Exercise task
The listing below contains a span that opens with the line containing "file_drawer_rails();" and closes with the line containing "and link them.". Return that span exactly.
:::::
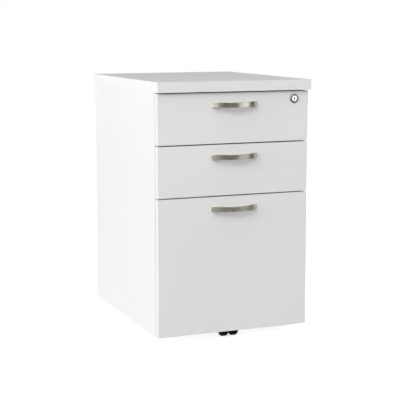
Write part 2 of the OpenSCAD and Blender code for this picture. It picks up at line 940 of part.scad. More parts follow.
top_panel();
left_side_panel();
right_side_panel();
back_panel();
base_panel();
cam_discs();
cam_bolts();
top_cabinet_rails();
middle_cabinet_rails();
file_cabinet_rails();
rail_screws();
lock_bar_guides();
castor_plates();
castor_plate_screws();
locking_bar();
top_middle_rails();
middle_middle_rails();
file_middle_rails();
top_drawer_front();
top_drawer_left_side();
top_drawer_right_side();
top_drawer_back();
top_drawer_bottom();
top_drawer_handle();
top_drawer_handle_screws();
top_drawer_rails();
top_drawer_lock_catch();
middle_drawer_front();
middle_drawer_left_side();
middle_drawer_right_side();
middle_drawer_back();
middle_drawer_bottom();
middle_drawer_handle();
middle_drawer_handle_screws();
middle_drawer_rails();
middle_drawer_lock_catch();
file_drawer_front();
file_drawer_left_side();
file_drawer_right_side();
file_drawer_back();
file_drawer_bottom();
file_drawer_handle();
file_drawer_handle_screws();
file_drawer_rails();
file_drawer_lock_catch();
hanging_file_rails();
lock_housing();
lock_nut();
lock_plug();
lock_drive_pin();
anti_tip_bracket();
anti_tip_wheels();
castor_fork_front_left();
castor_fork_front_right();
castor_fork_rear_left();
castor_fork_rear_right();
castor_wheels_front_left();
castor_wheels_front_right();
castor_wheels_rear_left();
castor_wheels_rear_right();
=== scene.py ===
"""Looks of the rolling pedestal cabinet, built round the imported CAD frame. Everything is in metres."""
import math

import bmesh
import bpy
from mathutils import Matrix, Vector


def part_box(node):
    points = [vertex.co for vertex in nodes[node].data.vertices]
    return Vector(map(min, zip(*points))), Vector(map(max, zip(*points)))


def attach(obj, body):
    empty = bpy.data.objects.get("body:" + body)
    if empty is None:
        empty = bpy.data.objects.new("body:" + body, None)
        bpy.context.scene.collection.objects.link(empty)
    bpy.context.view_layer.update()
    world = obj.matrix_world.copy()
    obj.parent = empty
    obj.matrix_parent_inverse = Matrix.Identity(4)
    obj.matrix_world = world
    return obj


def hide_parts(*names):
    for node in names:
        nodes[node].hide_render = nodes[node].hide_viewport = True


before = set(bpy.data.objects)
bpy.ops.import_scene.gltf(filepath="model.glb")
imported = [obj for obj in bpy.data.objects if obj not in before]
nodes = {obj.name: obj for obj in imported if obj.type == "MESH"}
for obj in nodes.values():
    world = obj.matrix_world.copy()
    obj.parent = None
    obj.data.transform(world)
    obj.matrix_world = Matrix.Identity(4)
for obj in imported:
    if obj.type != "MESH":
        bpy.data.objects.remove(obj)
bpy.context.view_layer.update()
MM = 0.001
DRAWERS = ("top", "middle", "file")
CORNERS = ("front_left", "front_right", "rear_left", "rear_right")


# ---- shader helpers ------------------------------------------------------------------------

# most values of a noise lie in this range
MOST_NOISE = (0.3, 0.7)
SCUFF_LENGTHWISE = 90.0
SCUFF_ACROSS = 1600.0
SCUFF_PATCHES = 9


class Shader:
    """A material's node tree, with short calls that add nodes and link them.

    The scale of a noise is in features per metre.
    """

    def __init__(self, name):
        self.material = bpy.data.materials.new(name)
        self.material.use_nodes = True
        self.tree = self.material.node_tree
        self.surface = self.tree.nodes["Principled BSDF"]
        self.place = self.add("ShaderNodeTexCoord").outputs["Object"]

    def add(self, kind, inputs=None, **settings):
        made = self.tree.nodes.new(kind)
        for key, value in settings.items():
            setattr(made, key, value)
        for key, value in (inputs or {}).items():
            self.feed(made.inputs[key], value)
        return made

    def feed(self, socket, value):
        if isinstance(value, bpy.types.NodeSocket):
            self.tree.links.new(value, socket)
        else:
            socket.default_value = value

    def set(self, **values):
        for key, value in values.items():
            self.feed(self.surface.inputs[key.replace("_", " ")], value)

    def math(self, operation, a, b=0.0):
        return self.add("ShaderNodeMath", {0: a, 1: b}, operation=operation).outputs[0]

    def stretched(self, factors):
        return self.add("ShaderNodeMapping", {"Vector": self.place, "Scale": factors}).outputs[0]

    def noise(self, scale, detail=2.0, rough=0.5, place=None):
        made = self.add(
            "ShaderNodeTexNoise",
            {"Vector": place or self.place, "Scale": scale, "Detail": detail, "Roughness": rough},
        )
        return made.outputs["Fac"]

    def ramp(self, value, low, high, start=0.0, end=1.0):
        """value from start to end mapped to low to high."""
        made = self.add(
            "ShaderNodeMapRange",
            {"Value": value, "From Min": start, "From Max": end, "To Min": low, "To Max": high},
        )
        return made.outputs[0]

    def step(self, value, start, end):
        """0 at start, 1 at end, smooth between."""
        made = self.add(
            "ShaderNodeMapRange",
            {"Value": value, "From Min": start, "From Max": end},
            interpolation_type="SMOOTHSTEP",
        )
        return made.outputs[0]

    def fall(self, value, start, end):
        """1 at start, 0 at end, smooth between."""
        return self.math("SUBTRACT", 1.0, self.step(value, start, end))

    def mix(self, factor, a, b):
        made = self.add("ShaderNodeMix", data_type="RGBA")
        self.feed(made.inputs["Factor"], factor)
        self.feed(made.inputs["A"], a)
        self.feed(made.inputs["B"], b)
        return made.outputs["Result"]

    def bump(self, height, depth):
        inputs = {"Height": height, "Distance": depth, "Strength": 1.0}
        return self.add("ShaderNodeBump", inputs).outputs[0]

    def scratches(self, across, share):
        """Thin straight scuffs that lie across one axis, on a share of the surface."""
        factors = [SCUFF_LENGTHWISE] * 3
        factors[across] = SCUFF_ACROSS
        lines = self.noise(1.0, 1.0, 0.4, self.stretched(factors))
        patches = self.noise(SCUFF_PATCHES, 2.0, 0.5)
        return self.math("MULTIPLY", self.step(lines, 0.66, 0.72), self.step(patches, 1 - share, 1.0))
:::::
Result
file_drawer_rails();
file_drawer_lock_catch();
hanging_file_rails();
lock_housing();
lock_nut();
lock_plug();
lock_drive_pin();
anti_tip_bracket();
anti_tip_wheels();
castor_fork_front_left();
castor_fork_front_right();
castor_fork_rear_left();
castor_fork_rear_right();
castor_wheels_front_left();
castor_wheels_front_right();
castor_wheels_rear_left();
castor_wheels_rear_right();
=== scene.py ===
"""Looks of the rolling pedestal cabinet, built round the imported CAD frame. Everything is in metres."""
import math

import bmesh
import bpy
from mathutils import Matrix, Vector


def part_box(node):
    points = [vertex.co for vertex in nodes[node].data.vertices]
    return Vector(map(min, zip(*points))), Vector(map(max, zip(*points)))


def attach(obj, body):
    empty = bpy.data.objects.get("body:" + body)
    if empty is None:
        empty = bpy.data.objects.new("body:" + body, None)
        bpy.context.scene.collection.objects.link(empty)
    bpy.context.view_layer.update()
    world = obj.matrix_world.copy()
    obj.parent = empty
    obj.matrix_parent_inverse = Matrix.Identity(4)
    obj.matrix_world = world
    return obj


def hide_parts(*names):
    for node in names:
        nodes[node].hide_render = nodes[node].hide_viewport = True


before = set(bpy.data.objects)
bpy.ops.import_scene.gltf(filepath="model.glb")
imported = [obj for obj in bpy.data.objects if obj not in before]
nodes = {obj.name: obj for obj in imported if obj.type == "MESH"}
for obj in nodes.values():
    world = obj.matrix_world.copy()
    obj.parent = None
    obj.data.transform(world)
    obj.matrix_world = Matrix.Identity(4)
for obj in imported:
    if obj.type != "MESH":
        bpy.data.objects.remove(obj)
bpy.context.view_layer.update()
MM = 0.001
DRAWERS = ("top", "middle", "file")
CORNERS = ("front_left", "front_right", "rear_left", "rear_right")


# ---- shader helpers ------------------------------------------------------------------------

# most values of a noise lie in this range
MOST_NOISE = (0.3, 0.7)
SCUFF_LENGTHWISE = 90.0
SCUFF_ACROSS = 1600.0
SCUFF_PATCHES = 9


class Shader:
    """A material's node tree, with short calls that add nodes and link them.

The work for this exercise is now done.